TITLE:
Forced-Air Jet Misalignment at a Photovoltaic Chimney Outlet: Impacts on Heat Transfer and Indoor Airflow
AUTHORS:
Kodjo Kpode, Momath Ndiaye, Yawovi Nougblega, Djoirka Minto Dimoune, Aguichi Yombou
KEYWORDS:
Jet Misalignment, Solar Chimney, Photovoltaic Chimney, Active Chimney, Mixed Convection, Recirculation Flows, Reverse Flows
JOURNAL NAME:
Open Journal of Fluid Dynamics,
Vol.16 No.1,
January
14,
2026
ABSTRACT: In solar chimneys, heat released by the absorber plate warms the air, enabling natural ventilation driven by thermal buoyancy. However, such systems are often prone to reverse flow phenomena, which reduce the effectiveness of air renewal. To address this limitation, a photovoltaic (PV) chimney is proposed.
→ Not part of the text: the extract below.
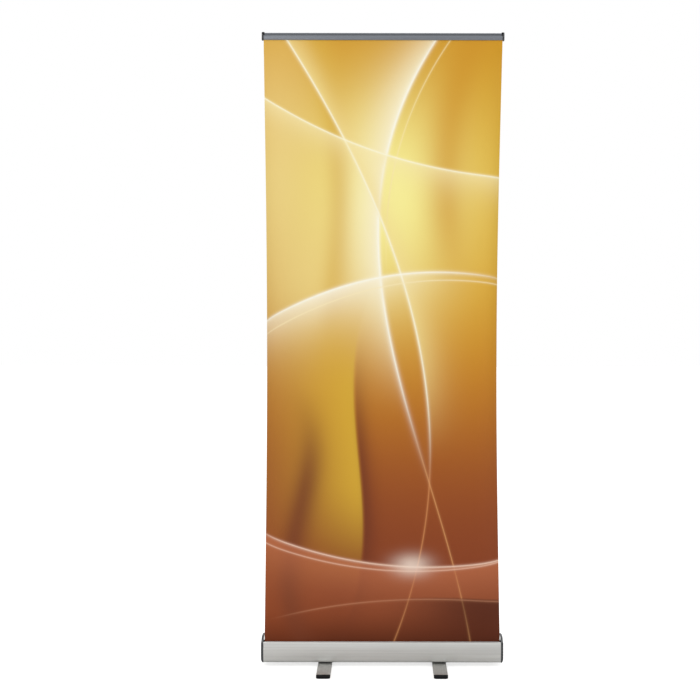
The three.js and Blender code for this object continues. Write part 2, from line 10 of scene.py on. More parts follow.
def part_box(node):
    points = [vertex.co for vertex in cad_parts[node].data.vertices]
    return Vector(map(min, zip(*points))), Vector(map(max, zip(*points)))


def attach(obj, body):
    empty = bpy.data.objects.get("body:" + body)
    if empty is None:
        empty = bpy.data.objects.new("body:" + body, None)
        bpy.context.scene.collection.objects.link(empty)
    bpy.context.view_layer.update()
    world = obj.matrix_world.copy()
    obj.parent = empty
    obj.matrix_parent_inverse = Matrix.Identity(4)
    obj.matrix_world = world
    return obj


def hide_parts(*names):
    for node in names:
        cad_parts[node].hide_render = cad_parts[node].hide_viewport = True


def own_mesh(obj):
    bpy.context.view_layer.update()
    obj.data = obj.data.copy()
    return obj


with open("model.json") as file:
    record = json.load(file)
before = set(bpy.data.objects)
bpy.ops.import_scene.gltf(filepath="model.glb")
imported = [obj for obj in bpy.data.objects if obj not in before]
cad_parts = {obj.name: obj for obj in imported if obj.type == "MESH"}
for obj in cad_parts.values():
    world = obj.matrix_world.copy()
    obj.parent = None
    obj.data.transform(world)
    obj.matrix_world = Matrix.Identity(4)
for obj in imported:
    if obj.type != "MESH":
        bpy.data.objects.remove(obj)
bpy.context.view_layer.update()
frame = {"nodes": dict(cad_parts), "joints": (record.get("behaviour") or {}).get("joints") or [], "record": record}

print("frame loaded:", len(frame["nodes"]), "nodes")


# camera and light: a long lens a little above half height, pale floor, soft boxes

cameraSettings = {
    "place": (0.0084, -4.811, 1.2655),
    "pitch": 2.245,      # degrees down
    "turn": 0.036,       # degrees to the right
    "roll": 0.095,
    "lens": 72.91,
    "shiftX": -0.0514,
}
lightSettings = {
    "key": {"place": (-2.6, -4.2, 3.6), "aim": (0.0, 0.0, 1.0), "size": 2.6, "power": 70.0},
    "fill": {"place": (3.4, -3.6, 2.2), "aim": (0.0, 0.0, 0.9), "size": 2.6, "power": 30.0},
    "top": {"place": (0.0, 1.6, 4.4), "aim": (0.0, 0.0, 0.8), "size": 2.6, "power": 35.0},
}
worldStrength = 0.88
filmInk = {"strength": 0.98, "veil": 0.007}     # lightness of the inks, and what the film's sheen adds back


def makeCamera():
    data = bpy.data.cameras.new("camera")
    data.lens = cameraSettings["lens"]
    data.sensor_width = 36.0
    data.shift_x = cameraSettings["shiftX"]
    camera = bpy.data.objects.new("camera", data)
    bpy.context.scene.collection.objects.link(camera)
    turn = Matrix.Rotation(math.radians(-cameraSettings["turn"]), 4, "Z")
    pitch = Matrix.Rotation(math.radians(90.0 - cameraSettings["pitch"]), 4, "X")
    roll = Matrix.Rotation(math.radians(cameraSettings["roll"]), 4, "Z")
    camera.matrix_world = Matrix.Translation(cameraSettings["place"]) @ turn @ pitch @ roll
    bpy.context.scene.camera = camera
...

This active yet autonomous ventilation system features walls comprising a glass surface and a PV panel connected to an extractor fan at the chimney outlet. The PV panel replaces the conventional absorber by simultaneously providing heat to warm the air and generating electricity to drive forced extraction. The present study quantifies the impact of forced air jet misalignment at the chimney outlet on system performance, with particular attention to the onset of reverse flow and recirculation patterns. Here, misalignment is defined as the deviation of the jet orientation from the chimney axis. The physical phenomena are modeled using the governing equations for laminar forced convection, solved numerically via the finite volume method. Simulations are performed with a Fortran-based computational code for a fixed Reynolds number of Re = 50, while varying the jet orientation angle from 0˚ to 66˚ relative to the chimney axis. The results indicate that increasing jet misalignment promotes the formation of secondary flow structures, notably recirculation zones and reverse flow within the system. Consequently, both the heat transfer rate between the PV panel and the air and the airflow rate decrease as the forced jet deviates from the chimney axis.